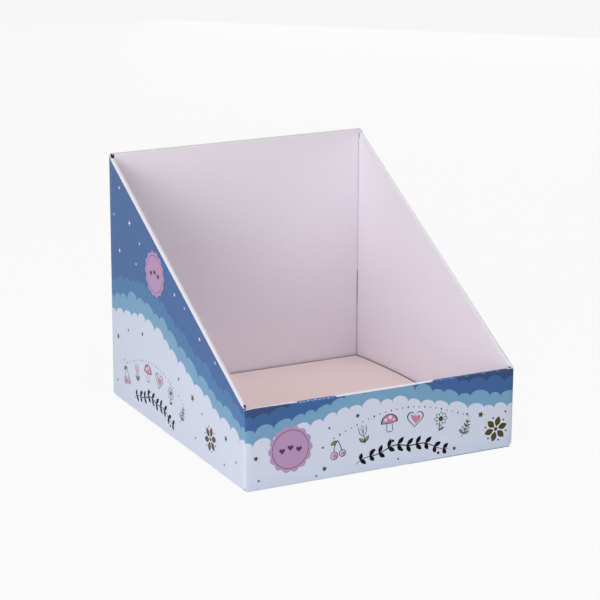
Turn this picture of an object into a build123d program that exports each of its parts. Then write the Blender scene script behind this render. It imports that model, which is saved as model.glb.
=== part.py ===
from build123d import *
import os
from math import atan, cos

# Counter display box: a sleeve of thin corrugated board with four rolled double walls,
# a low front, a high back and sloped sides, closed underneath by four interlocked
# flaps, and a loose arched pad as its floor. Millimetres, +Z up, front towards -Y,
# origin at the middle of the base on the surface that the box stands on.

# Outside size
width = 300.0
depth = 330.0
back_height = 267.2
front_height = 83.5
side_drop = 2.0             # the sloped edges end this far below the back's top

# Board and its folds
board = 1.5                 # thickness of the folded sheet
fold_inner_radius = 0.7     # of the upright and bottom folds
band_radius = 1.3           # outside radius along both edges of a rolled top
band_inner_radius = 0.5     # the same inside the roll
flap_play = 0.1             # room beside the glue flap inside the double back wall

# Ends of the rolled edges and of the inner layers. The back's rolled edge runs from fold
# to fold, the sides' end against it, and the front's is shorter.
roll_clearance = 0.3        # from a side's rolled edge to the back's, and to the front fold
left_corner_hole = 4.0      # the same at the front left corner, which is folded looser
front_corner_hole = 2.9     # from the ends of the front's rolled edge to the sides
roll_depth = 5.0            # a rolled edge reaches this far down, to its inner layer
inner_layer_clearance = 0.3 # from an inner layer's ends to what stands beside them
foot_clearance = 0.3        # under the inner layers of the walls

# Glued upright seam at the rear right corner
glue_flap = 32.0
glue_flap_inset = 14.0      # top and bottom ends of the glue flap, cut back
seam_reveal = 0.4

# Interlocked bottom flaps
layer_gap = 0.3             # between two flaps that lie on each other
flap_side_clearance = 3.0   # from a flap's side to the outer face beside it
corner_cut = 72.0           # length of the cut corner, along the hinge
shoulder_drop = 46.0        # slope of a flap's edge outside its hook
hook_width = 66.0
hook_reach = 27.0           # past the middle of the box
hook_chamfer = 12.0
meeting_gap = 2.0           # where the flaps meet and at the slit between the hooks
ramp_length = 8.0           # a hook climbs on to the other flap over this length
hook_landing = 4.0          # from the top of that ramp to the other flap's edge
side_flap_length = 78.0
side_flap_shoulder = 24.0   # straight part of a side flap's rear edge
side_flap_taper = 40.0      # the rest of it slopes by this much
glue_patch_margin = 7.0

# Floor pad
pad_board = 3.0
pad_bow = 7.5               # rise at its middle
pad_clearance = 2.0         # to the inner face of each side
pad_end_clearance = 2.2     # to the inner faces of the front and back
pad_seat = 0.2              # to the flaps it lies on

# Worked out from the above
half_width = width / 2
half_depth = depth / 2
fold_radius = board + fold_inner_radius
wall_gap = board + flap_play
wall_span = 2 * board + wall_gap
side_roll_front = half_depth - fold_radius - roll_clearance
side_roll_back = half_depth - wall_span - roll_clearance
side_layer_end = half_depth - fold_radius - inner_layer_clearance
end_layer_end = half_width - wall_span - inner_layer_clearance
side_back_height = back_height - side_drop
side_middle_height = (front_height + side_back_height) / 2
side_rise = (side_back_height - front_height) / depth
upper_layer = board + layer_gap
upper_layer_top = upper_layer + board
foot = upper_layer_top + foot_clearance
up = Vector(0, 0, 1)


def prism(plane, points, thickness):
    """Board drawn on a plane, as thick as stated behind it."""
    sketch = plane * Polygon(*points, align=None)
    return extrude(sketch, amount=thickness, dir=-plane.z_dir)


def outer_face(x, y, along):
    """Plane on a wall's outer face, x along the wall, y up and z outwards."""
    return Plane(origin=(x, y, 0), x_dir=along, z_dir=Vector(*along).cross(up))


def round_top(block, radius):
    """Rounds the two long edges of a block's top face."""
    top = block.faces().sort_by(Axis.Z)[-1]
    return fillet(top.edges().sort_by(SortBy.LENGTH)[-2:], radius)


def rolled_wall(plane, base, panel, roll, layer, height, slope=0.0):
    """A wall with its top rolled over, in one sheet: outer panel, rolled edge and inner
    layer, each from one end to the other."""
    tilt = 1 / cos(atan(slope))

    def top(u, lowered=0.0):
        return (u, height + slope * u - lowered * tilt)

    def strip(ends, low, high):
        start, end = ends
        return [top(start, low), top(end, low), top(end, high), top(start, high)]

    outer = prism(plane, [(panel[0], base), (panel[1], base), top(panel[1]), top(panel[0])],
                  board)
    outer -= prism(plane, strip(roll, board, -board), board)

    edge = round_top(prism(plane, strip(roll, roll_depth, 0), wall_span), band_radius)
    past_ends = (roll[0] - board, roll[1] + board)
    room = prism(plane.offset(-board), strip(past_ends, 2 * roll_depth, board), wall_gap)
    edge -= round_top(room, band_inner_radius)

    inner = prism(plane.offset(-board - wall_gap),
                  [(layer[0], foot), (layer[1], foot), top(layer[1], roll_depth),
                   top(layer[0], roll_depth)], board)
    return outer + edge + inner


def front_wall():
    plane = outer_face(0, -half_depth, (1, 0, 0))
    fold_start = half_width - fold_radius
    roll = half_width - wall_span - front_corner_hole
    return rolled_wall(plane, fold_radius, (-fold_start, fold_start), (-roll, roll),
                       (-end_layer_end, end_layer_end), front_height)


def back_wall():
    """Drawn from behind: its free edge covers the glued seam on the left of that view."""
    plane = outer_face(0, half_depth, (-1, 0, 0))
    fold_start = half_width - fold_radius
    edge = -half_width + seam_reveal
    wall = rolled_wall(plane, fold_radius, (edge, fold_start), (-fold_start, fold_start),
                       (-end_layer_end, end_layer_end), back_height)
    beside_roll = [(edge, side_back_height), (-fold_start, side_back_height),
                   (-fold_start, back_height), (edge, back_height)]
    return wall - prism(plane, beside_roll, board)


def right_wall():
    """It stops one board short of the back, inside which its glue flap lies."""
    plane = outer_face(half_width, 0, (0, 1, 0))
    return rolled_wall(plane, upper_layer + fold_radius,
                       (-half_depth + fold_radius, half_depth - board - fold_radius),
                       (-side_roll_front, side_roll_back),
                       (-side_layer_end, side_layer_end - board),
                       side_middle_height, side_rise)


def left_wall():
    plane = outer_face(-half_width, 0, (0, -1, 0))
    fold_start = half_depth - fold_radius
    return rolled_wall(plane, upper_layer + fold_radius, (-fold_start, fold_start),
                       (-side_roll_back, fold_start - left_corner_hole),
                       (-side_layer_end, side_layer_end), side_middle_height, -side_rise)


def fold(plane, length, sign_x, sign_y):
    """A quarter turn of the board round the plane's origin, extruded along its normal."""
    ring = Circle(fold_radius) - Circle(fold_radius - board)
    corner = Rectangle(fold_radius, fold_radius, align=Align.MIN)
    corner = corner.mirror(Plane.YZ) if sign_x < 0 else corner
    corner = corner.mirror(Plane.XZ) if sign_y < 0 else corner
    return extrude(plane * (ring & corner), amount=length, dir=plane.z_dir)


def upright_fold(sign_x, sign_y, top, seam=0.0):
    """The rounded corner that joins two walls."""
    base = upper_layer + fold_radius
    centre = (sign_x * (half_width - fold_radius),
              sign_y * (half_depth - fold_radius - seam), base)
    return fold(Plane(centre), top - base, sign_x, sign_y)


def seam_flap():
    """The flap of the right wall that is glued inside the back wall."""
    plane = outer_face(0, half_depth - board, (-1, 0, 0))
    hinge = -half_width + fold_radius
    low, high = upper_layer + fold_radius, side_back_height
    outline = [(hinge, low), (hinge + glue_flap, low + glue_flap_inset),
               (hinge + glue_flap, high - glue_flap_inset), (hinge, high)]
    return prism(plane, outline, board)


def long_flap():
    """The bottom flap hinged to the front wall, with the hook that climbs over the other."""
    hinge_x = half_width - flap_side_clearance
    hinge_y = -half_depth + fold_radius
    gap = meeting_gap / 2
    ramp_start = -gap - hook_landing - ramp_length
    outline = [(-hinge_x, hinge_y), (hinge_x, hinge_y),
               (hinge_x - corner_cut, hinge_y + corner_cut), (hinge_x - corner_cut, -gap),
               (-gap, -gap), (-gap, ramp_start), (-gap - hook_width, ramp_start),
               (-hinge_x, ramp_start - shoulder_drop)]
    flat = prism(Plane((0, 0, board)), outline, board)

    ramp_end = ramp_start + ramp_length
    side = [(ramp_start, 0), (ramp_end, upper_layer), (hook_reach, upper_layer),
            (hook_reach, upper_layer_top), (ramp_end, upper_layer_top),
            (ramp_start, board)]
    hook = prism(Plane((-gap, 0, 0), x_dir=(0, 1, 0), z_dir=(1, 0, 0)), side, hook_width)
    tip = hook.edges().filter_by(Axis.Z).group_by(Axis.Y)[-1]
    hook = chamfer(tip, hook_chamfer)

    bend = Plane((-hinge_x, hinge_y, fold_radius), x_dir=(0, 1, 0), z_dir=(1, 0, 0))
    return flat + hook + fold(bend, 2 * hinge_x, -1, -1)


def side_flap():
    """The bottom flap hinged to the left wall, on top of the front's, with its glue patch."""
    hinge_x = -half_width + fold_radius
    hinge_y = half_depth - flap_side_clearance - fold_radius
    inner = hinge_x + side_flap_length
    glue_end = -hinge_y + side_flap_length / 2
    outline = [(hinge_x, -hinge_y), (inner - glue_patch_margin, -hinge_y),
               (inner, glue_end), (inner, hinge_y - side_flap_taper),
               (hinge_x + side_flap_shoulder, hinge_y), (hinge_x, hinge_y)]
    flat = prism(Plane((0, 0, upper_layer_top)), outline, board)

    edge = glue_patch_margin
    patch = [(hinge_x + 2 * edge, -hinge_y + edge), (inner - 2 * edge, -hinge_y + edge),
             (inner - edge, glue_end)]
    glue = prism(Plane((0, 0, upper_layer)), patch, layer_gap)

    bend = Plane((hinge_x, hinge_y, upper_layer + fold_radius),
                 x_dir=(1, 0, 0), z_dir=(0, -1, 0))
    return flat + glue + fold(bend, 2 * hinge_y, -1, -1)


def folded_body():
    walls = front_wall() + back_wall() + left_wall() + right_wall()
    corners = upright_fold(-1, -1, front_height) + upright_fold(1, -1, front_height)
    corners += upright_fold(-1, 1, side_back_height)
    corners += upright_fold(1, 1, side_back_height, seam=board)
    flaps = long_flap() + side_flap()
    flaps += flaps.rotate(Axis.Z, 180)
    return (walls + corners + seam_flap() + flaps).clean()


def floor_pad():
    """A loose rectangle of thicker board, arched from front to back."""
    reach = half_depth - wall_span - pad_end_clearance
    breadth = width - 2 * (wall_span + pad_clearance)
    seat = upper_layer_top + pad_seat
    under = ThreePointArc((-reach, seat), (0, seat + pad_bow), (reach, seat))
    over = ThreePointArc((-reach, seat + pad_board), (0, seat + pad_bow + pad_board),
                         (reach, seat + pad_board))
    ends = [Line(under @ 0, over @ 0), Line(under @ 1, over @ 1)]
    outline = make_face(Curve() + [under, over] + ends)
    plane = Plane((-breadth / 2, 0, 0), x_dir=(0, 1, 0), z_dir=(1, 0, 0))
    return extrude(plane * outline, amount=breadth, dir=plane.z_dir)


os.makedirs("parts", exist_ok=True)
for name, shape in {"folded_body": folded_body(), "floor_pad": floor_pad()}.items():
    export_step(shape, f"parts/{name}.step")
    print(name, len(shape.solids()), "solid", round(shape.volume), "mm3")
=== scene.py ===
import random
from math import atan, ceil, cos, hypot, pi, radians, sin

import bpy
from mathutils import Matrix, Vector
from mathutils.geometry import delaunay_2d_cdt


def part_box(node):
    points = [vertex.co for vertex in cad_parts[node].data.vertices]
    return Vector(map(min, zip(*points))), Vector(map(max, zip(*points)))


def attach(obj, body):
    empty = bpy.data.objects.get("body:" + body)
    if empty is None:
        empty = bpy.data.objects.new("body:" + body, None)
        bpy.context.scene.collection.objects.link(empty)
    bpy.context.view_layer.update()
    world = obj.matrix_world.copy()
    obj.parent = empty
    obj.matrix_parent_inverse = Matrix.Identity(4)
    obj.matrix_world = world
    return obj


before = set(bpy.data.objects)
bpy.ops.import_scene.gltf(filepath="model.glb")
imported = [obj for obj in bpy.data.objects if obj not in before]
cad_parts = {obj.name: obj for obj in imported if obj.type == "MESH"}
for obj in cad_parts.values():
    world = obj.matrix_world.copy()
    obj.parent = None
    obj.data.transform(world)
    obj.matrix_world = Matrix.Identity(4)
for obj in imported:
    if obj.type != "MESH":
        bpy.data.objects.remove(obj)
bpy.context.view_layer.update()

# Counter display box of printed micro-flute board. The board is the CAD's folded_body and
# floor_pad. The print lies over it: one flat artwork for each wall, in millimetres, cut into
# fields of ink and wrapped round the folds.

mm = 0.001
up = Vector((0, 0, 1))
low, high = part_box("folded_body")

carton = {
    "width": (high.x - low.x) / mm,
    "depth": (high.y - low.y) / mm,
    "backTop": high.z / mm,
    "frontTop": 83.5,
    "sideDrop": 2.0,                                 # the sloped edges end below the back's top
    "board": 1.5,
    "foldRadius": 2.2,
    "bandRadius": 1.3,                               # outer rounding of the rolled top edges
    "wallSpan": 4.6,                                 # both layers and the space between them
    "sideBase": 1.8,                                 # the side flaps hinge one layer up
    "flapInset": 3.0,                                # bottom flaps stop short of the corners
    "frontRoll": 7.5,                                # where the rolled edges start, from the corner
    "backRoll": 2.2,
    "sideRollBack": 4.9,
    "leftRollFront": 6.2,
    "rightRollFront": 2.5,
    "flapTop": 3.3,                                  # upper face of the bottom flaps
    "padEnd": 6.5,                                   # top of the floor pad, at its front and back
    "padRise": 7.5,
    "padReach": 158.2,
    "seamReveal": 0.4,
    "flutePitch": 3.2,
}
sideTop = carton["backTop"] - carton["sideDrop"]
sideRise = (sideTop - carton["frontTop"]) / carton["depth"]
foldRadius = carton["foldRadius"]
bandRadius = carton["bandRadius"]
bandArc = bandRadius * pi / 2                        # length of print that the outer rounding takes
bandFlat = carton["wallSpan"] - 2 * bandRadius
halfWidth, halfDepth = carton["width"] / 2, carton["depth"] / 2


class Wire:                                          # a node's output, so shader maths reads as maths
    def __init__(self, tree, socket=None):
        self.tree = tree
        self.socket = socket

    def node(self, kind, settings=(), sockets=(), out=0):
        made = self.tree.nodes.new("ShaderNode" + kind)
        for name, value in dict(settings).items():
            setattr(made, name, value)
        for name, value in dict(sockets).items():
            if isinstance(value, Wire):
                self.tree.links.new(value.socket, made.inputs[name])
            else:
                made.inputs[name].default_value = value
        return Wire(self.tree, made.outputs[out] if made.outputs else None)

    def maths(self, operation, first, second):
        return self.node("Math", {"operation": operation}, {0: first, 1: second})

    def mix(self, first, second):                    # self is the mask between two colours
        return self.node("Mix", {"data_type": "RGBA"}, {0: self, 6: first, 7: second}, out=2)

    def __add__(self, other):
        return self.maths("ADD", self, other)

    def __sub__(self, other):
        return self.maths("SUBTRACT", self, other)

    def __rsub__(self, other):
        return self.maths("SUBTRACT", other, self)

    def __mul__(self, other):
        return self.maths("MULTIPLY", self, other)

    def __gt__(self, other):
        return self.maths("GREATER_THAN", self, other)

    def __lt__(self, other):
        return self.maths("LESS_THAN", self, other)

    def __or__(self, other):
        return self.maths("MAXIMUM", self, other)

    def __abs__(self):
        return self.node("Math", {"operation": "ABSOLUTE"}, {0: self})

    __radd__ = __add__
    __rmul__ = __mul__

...

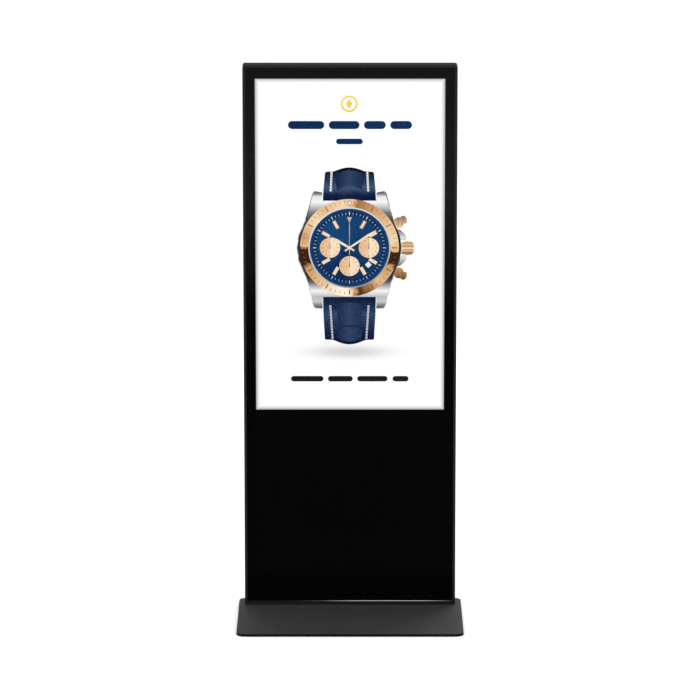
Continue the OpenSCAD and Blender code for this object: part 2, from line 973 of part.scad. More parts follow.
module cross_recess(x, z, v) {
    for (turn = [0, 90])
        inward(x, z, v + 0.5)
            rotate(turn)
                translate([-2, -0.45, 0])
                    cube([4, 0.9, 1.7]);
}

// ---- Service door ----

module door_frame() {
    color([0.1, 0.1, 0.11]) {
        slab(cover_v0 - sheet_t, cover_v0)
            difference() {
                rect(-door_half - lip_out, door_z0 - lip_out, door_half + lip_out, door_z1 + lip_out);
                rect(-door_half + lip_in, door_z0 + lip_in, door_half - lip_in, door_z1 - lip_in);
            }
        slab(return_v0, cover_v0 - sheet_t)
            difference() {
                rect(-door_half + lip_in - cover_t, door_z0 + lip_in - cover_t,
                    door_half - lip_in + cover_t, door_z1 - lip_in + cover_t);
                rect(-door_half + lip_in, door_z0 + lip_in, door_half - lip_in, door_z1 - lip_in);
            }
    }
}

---

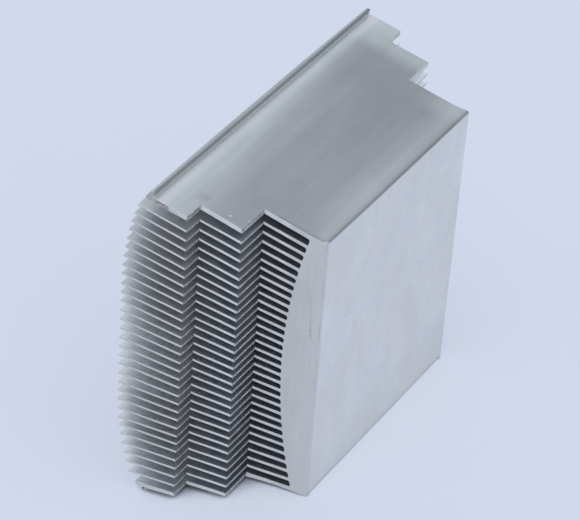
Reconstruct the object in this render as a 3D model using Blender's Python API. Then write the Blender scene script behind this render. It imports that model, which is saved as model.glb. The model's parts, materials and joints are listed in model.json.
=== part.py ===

INSTRUCTIONS TO FOLLOW =>
Your task is to output exactly the lines from the one with "Turn this picture" through the one with "seam_reveal = 0.4", counting both ends.

FULL OUTPUT =>
Turn this picture of an object into a build123d program that exports each of its parts. Then write the Blender scene script behind this render. It imports that model, which is saved as model.glb.
=== part.py ===
from build123d import *
import os
from math import atan, cos

# Counter display box: a sleeve of thin corrugated board with four rolled double walls,
# a low front, a high back and sloped sides, closed underneath by four interlocked
# flaps, and a loose arched pad as its floor. Millimetres, +Z up, front towards -Y,
# origin at the middle of the base on the surface that the box stands on.

# Outside size
width = 300.0
depth = 330.0
back_height = 267.2
front_height = 83.5
side_drop = 2.0             # the sloped edges end this far below the back's top

# Board and its folds
board = 1.5                 # thickness of the folded sheet
fold_inner_radius = 0.7     # of the upright and bottom folds
band_radius = 1.3           # outside radius along both edges of a rolled top
band_inner_radius = 0.5     # the same inside the roll
flap_play = 0.1             # room beside the glue flap inside the double back wall

# Ends of the rolled edges and of the inner layers. The back's rolled edge runs from fold
# to fold, the sides' end against it, and the front's is shorter.
roll_clearance = 0.3        # from a side's rolled edge to the back's, and to the front fold
left_corner_hole = 4.0      # the same at the front left corner, which is folded looser
front_corner_hole = 2.9     # from the ends of the front's rolled edge to the sides
roll_depth = 5.0            # a rolled edge reaches this far down, to its inner layer
inner_layer_clearance = 0.3 # from an inner layer's ends to what stands beside them
foot_clearance = 0.3        # under the inner layers of the walls

# Glued upright seam at the rear right corner
glue_flap = 32.0
glue_flap_inset = 14.0      # top and bottom ends of the glue flap, cut back
seam_reveal = 0.4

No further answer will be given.